En quoi cette pandémie diffère des autres et pourquoi un confinement mondial était nécessaire

​Le professeur Killeen a mis de côté ses travaux sur le paludisme pour se concentrer sur la modélisation de la transmission des agents pathogènes par les coronavirus. Selon lui, de nombreux défis liés aux coronavirus ressemblent à ceux rencontrés dans le domaine du paludisme. D'une part, « beaucoup de personnes atteintes de la maladie ne le savent pas ou alors la maladie est suffisamment bénigne pour qu'elles la négligent. » Avec des épidémies comme Ebola, où les gens tombent très malades, la surveillance épidémiologique est efficace.

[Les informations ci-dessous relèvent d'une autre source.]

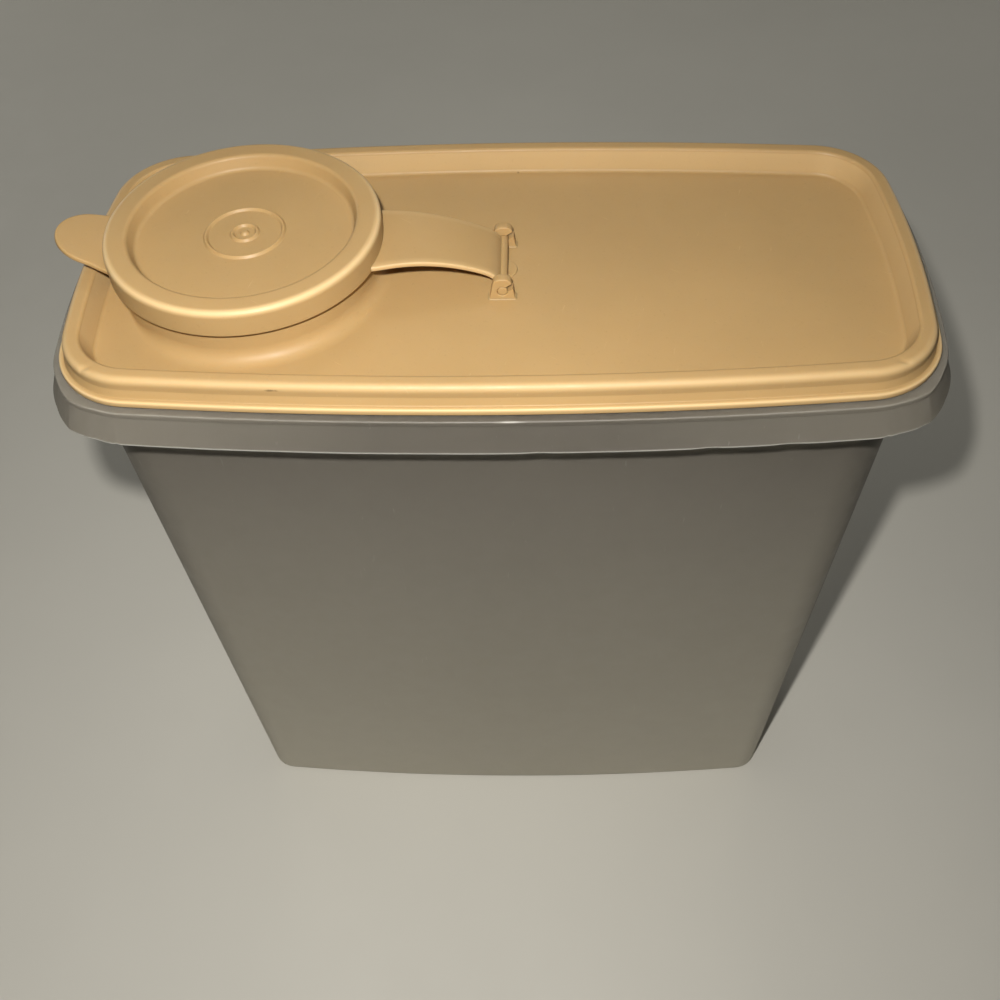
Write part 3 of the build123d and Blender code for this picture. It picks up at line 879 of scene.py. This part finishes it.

Mais lorsque la plupart des cas sont bénins ou asymptomatiques, « ils ont tendance à ne pas être détectés et même si vous mettez en place un système de surveillance très actif, ces symptômes bénins se chevauchent avec d'autres agents pathogènes très courants. » En raison de la nature variable et non spécifique de cette pathologie, le dépistage des seuls cas symptomatiques signifie que « vous devez essentiellement tester tout le monde avec n'importe quel symptôme de n'importe quoi. » Par conséquent, la batterie habituelle d'interventions - dépistage, traitement, recherche des contacts - n'est pas efficace et, comme pour le paludisme, « les approches que nous adoptons doivent être préventives, présomptives et préemptives. Nous devons arrêter l'épidémie avant qu'elle ne commence et nous occuper des foyers de contagion avant qu'ils ne se développent. » C'est pourquoi un confinement mondial était nécessaire : « Si vous ne pouvez pas dire qui est infecté, vous devez demander à tout le monde de se protéger et de protéger les gens autour d'eux, de la même manière que nous demandons à tout le monde d'utiliser une moustiquaire pour se protéger et protéger ses voisins contre le paludisme. » En fin de compte, cela signifie qu'il faut s'adapter à une nouvelle normalité : ne pas aller faire les courses même si on se sent bien, ne pas se frotter les yeux, etc. - ce qui représente un défi conceptuel mais permet aussi de sauver des vies.

Marie Bogataj

Directeur du Fonds AXA pour la Recherche et de la Prospective Groupe

En réponse à une crise sanitaire mondiale sans précédent, le Fonds AXA pour la Recherche a créé un groupe de travail Covid-19 Task Force composé de 9 éminents directeurs de chaires de recherche d'AXA afin de fournir des informations qui peuvent éclairer la prise de décision et offrir des pistes viables pour l'atténuation. Le groupe de travail a partagé son expertise dans des domaines clés tels que la géopolitique, l'économie, les systèmes de santé et l'épidémiologie, à l'occasion d'un webinaire d'Experts.